MONTPELIER - The 2012 Legislative session is only a week old and Sens. Vince Illuzzi, R-Essex/Orleans, and Hinda Miller, D-Chittenden, are working on a bill that would make some changes to the healthcare reform bill enacted into law last year.
Illuzzi is concerned the 2011 law, which sets up the federally required health exchange, will effectively eliminate all but one insurance provider, leaving only Blue Cross and Blue Shield of Vermont. Other private companies that have substantial health insurance businesses in Vermont, MVP and CIGNA, would most likely be forced out of the state.
According to Illuzzi, the Shumlin Administration said the different companies have to be collapsed into one so the state will set the stage for a single payer system. "The governor says the health exchange can be used as a stepping stone to single payer," Illuzzi said. "That creates uncertainty and concern in the business community. My argument is that it's not necessary to do that because what we're doing is destroying the private insurance market we now have in place. Until we're ready to implement single payer, we really should leave those insurance plans that are working up and running."
Illuzzi's proposed bill allows the Health Exchange to comply with federal law but take advantage of different options like allowing companies to continue to use health savings accounts (HSAs).
An HSA allows an employer to purchase a high deductible plan from an insurance company, Illuzzi explained. An employer may offer a plan with a $10,000 deductible, but in turn put $10,000 into each employee's health savings account. This type of plan would not be expensive and the money that companies put into a health savings account is a business deduction. "There are benefits on both sides."
However, the law Vermont legislators passed last year "all but makes HSAs unlawful in Vermont, because it doesn't allow plans to be sold at the bronze level."
Illuzzi also said lawmakers have found that companies with at least 50 employees have done a good job at managing health premium costs by providing healthy life style initiatives, preventative programs at no charge to the employees and encouraging employees to take part in preventive exams and testing. These types of plans "save the employer money and keeps insurance premium increases at below average," the senator said.
The healthcare reform bill legislators passed last year only allows insurance to be sold on the Health Exchange, which means the policy holder will have a plan with defined benefits, something some employers may not want. Some may want different benefits, more benefits or less benefits.
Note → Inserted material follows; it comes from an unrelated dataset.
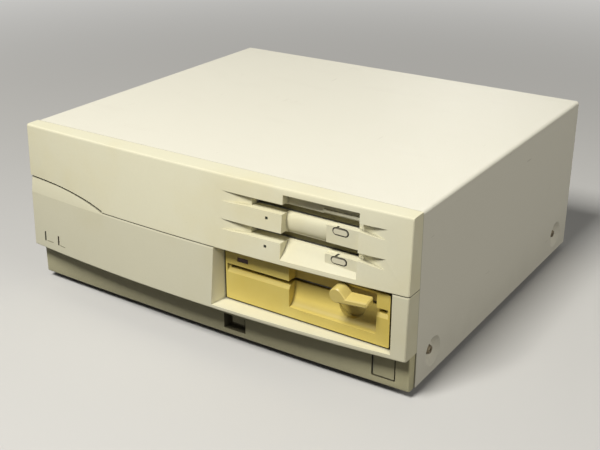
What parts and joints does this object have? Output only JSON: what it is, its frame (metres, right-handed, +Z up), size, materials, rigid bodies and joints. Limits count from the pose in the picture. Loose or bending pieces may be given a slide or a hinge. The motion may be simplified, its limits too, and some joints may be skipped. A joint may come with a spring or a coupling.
{
  "type": "desktop computer",
  "caption": "Flat desktop home computer with a steel cover and a bowed moulded front that carries floppy disk drives, a turning drive lever, power and reset buttons.",
  "frame": {"origin": "centre of the bounding box at the level of the feet's undersides", "axes": "+Z up, +X to the right seen from the front, the moulded front faces -Y"},
  "size_m": [0.38, 0.3451, 0.15],
  "materials": {
    "panel_upper": "fine textured moulding, slightly yellowed with age",
    "panel_lower": "fine textured moulding",
    "button_grey": "smooth moulding",
    "cover_paint": "fine textured powder paint on sheet steel",
    "sheet_steel": "zinc plated sheet",
    "drive_housing": null,
    "foot_rubber": "matt black",
    "yellowed_plastic": "smooth moulding, strongly yellowed with age",
    "lamp_plastic": "tinted lens plastic",
    "black_plastic": "smooth black moulding",
    "board_laminate": "lacquered laminate",
    "aluminium_fins": "satin",
    "battery_case": "satin",
    "cable_grey": "ribbed flat cable"
  },
  "bodies": {
    "case": {"upper_front_panel": "panel_upper", "lower_front_panel": "panel_lower", "plinth_panel": "panel_lower", "top_cover": "cover_paint", "chassis_tray": "sheet_steel", "front_subframe": "sheet_steel", "rear_panel": "sheet_steel", "foot_front_left": "foot_rubber", "foot_front_right": "foot_rubber", "foot_rear_left": "foot_rubber", "foot_rear_right": "foot_rubber", "cover_screw_front_left": "sheet_steel", "cover_screw_rear_left": "sheet_steel", "cover_screw_front_right": "sheet_steel", "cover_screw_rear_right": "sheet_steel", "power_lamp_guide": "lamp_plastic", "disk_lamp_guide": "lamp_plastic", "small_drive_1": "drive_housing", "small_drive_lamp_1": "lamp_plastic", "small_drive_2": "drive_housing", "small_drive_lamp_2": "lamp_plastic", "large_drive": "drive_housing", "large_drive_face": "yellowed_plastic", "large_drive_lamp": "lamp_plastic", "drive_cage": "sheet_steel", "hard_disk": "drive_housing", "hard_disk_bracket": "sheet_steel", "power_supply": "drive_housing", "fan_frame": "black_plastic", "power_inlet": "black_plastic", "power_outlet": "black_plastic", "main_board": "board_laminate", "processor": "black_plastic", "heat_sink": "aluminium_fins", "memory_module_1": "board_laminate", "memory_module_2": "board_laminate", "riser_board": "board_laminate", "slot_cover_1": "sheet_steel", "slot_cover_2": "sheet_steel", "slot_cover_3": "sheet_steel", "keyboard_socket": "black_plastic", "mouse_socket": "black_plastic", "serial_socket": "black_plastic", "printer_socket": "black_plastic", "display_socket": "black_plastic", "sound_jack": "black_plastic", "backup_battery": "battery_case", "speaker": "black_plastic", "drive_cable": "cable_grey", "hard_disk_cable": "cable_grey"},
    "power_key": {"power_button": "panel_lower", "power_switch_rod": "black_plastic"},
    "reset_key": {"reset_button": "panel_lower"},
    "eject_key_1": {"eject_button_1": "button_grey"},
    "eject_key_2": {"eject_button_2": "button_grey"},
    "flap_1": {"small_drive_flap_1": "panel_lower"},
    "flap_2": {"small_drive_flap_2": "panel_lower"},
    "lever": {"large_drive_lever": "yellowed_plastic"},
    "fan_rotor": {"fan_rotor": "black_plastic"}
  },
  "joints": [
    {"name": "power_button_slide", "type": "slide", "parent": "case", "child": "power_key", "axis": [0, 1, 0], "range_m": [0, 0.0035], "stiffness_N_per_m": 400},
    {"name": "reset_button_slide", "type": "slide", "parent": "case", "child": "reset_key", "axis": [0, 1, 0], "range_m": [0, 0.002], "stiffness_N_per_m": 300},
    {"name": "eject_button_1_slide", "type": "slide", "parent": "case", "child": "eject_key_1", "axis": [0, 1, 0], "range_m": [0, 0.0035], "stiffness_N_per_m": 300},
    {"name": "eject_button_2_slide", "type": "slide", "parent": "case", "child": "eject_key_2", "axis": [0, 1, 0], "range_m": [0, 0.0035], "stiffness_N_per_m": 300},
    {"name": "flap_1_hinge", "type": "hinge", "parent": "case", "child": "flap_1", "pos_m": [0.0991, -0.14964, 0.1346], "axis": [1, 0, 0], "range_deg": [0, 80], "stiffness_Nm_per_rad": 0.002},
    {"name": "flap_2_hinge", "type": "hinge", "parent": "case", "child": "flap_2", "pos_m": [0.0991, -0.14964, 0.1121], "axis": [1, 0, 0], "range_deg": [0, 80], "stiffness_Nm_per_rad": 0.002},
    {"name": "drive_lever_turn", "type": "hinge", "parent": "case", "child": "lever", "pos_m": [0.1353, -0.16, 0.0803], "axis": [0, 1, 0], "range_deg": [0, 90]},
    {"name": "fan_spin", "type": "hinge", "parent": "case", "child": "fan_rotor", "pos_m": [0.095, 0.154, 0.052], "axis": [0, 1, 0], "continuous": true}
  ]
}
If insurance is not available off the exchange, employers can't tailor their plans to their employees' needs, Illuzzi said. "We're proposing that be authorized."
The issue around Essential Health Benefit Package, said Illuzzi, is to ensure whatever benefits are mandated in the state plan don't end up costing employers and employees more money than what they currently pay. Illuzzi wants to make sure Vermonters don't have more expensive and less available healthcare.
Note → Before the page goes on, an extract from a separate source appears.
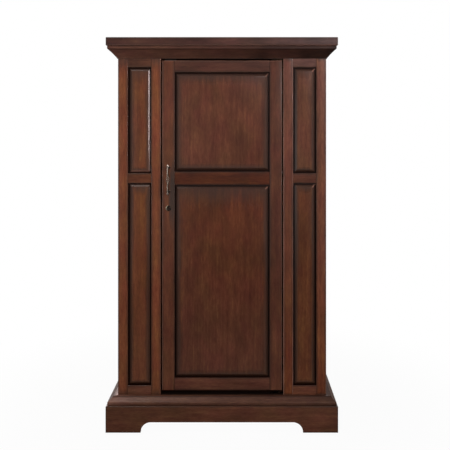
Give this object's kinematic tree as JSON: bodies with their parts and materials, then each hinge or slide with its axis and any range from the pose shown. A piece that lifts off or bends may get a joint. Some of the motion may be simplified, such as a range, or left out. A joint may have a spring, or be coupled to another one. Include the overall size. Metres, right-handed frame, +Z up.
{
  "type": "bar cabinet",
  "caption": "Tall bar cabinet: panelled door between fixed panelled pilasters, cornice above, arched plinth below, bottle racks, shelves and stemware rails inside.",
  "frame": {"origin": "on the floor, under the middle of the whole cabinet's box", "axes": "+X to the right seen from the front, +Y to the back, +Z up; the front faces -Y"},
  "size_m": [0.915, 0.508, 1.5566],
  "materials": {
    "cherry": "dark cherry stain, satin lacquer, dark glaze in the grooves",
    "cherry_inside": "cherry stain, matt lacquer",
    "backing_board": "stained hardboard, matt",
    "pewter": "aged pewter plating, satin",
    "bronze": "dark bronze, satin",
    "steel": "zinc plated",
    "black_plastic": "moulded, matt"
  },
  "bodies": {
    "cabinet": {"top_board": "cherry", "cornice_front": "cherry", "cornice_left": "cherry", "cornice_right": "cherry", "carcass_top": "cherry_inside", "carcass_bottom": "cherry_inside", "back_panel": "backing_board", "left_side_frame": "cherry", "left_side_lower_panel": "cherry", "left_side_upper_panel": "cherry", "right_side_frame": "cherry", "right_side_lower_panel": "cherry", "right_side_upper_panel": "cherry", "left_pilaster_outer_stile": "cherry", "left_pilaster_inner_stile": "cherry", "left_pilaster_bottom_rail": "cherry", "left_pilaster_mid_rail": "cherry", "left_pilaster_top_rail": "cherry", "left_pilaster_lower_panel": "cherry", "left_pilaster_upper_panel": "cherry", "right_pilaster_outer_stile": "cherry", "right_pilaster_inner_stile": "cherry", "right_pilaster_bottom_rail": "cherry", "right_pilaster_mid_rail": "cherry", "right_pilaster_top_rail": "cherry", "right_pilaster_lower_panel": "cherry", "right_pilaster_upper_panel": "cherry", "plinth_front": "cherry", "plinth_left": "cherry", "plinth_right": "cherry", "plinth_back": "cherry", "base_deck": "cherry_inside", "base_moulding_front": "cherry", "base_moulding_left": "cherry", "base_moulding_right": "cherry", "counter_shelf": "cherry_inside", "bottle_shelf": "cherry_inside", "stemware_rack": "cherry_inside", "wine_rack_lower": "cherry_inside", "wine_rack_upper": "cherry_inside", "door_stop_top": "cherry_inside", "door_stop_bottom": "cherry_inside", "magnetic_catch": "black_plastic", "upper_frame_pivot": "bronze", "lower_frame_pivot": "bronze"},
    "door": {"door_lock_stile": "cherry", "door_hinge_stile": "cherry", "door_bottom_rail": "cherry", "door_mid_rail": "cherry", "door_top_rail": "cherry", "door_lower_panel": "cherry", "door_upper_panel": "cherry", "catch_plate": "steel", "door_handle": "pewter", "lock_housing": "pewter", "lock_nut": "steel", "upper_door_pivot": "bronze", "lower_door_pivot": "bronze"},
    "lock_core": {"lock_plug": "pewter", "lock_cam": "steel"}
  },
  "joints": [
    {"name": "door_swing", "type": "hinge", "parent": "cabinet", "child": "door", "pos_m": [0.2275, -0.2015, 0.1512], "axis": [0, 0, 1], "range_deg": [0, 110]},
    {"name": "lock_turn", "type": "hinge", "parent": "door", "child": "lock_core", "pos_m": [-0.2146, -0.2125, 0.8785], "axis": [0, 1, 0], "range_deg": [0, 90]}
  ]
}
According to Illuzzi, some medical specialists have threatened to leave the state if their reimbursements are further decreased. Vermont Medicaid now cost shifts expenses to the private sector insurance companies. "What if the private insurance companies are no longer doing business in Vermont?" he asked.
"We have to be careful that we don't disenfranchise the specialists who are in the state," Illuzzi said.
"Everybody wants the best medical care for themselves and their family, but when you look at the numbers, the way you cut back costs is to cut back on benefits, reduce the number of doctors and reduce the number of preventative tests like MRIs."
Other states that have already enacted the Health Exchange, like California, Maryland and West Virginia, have done so in a way that offers several carriers, several plans and insurance can be purchased off and on the exchange.
"The other states have increased opportunities for employers and individuals," Illuzzi said. "In Vermont, we're decreasing options and essentially corralling everybody into one plan and, in my judgment, one size doesn't fit all."
The Vermont Chamber of Commerce Stated in a press release:
As the Legislature moves forward in making key decisions regarding Act 48, the state's health care reform bill enacted in the 2011 session, the Vermont Chamber will be advocating for more choice for employers in this new marketplace. The key decisions being discussed and debated this year will be the size of businesses, essential health benefits, types of plans and the off-exchange market.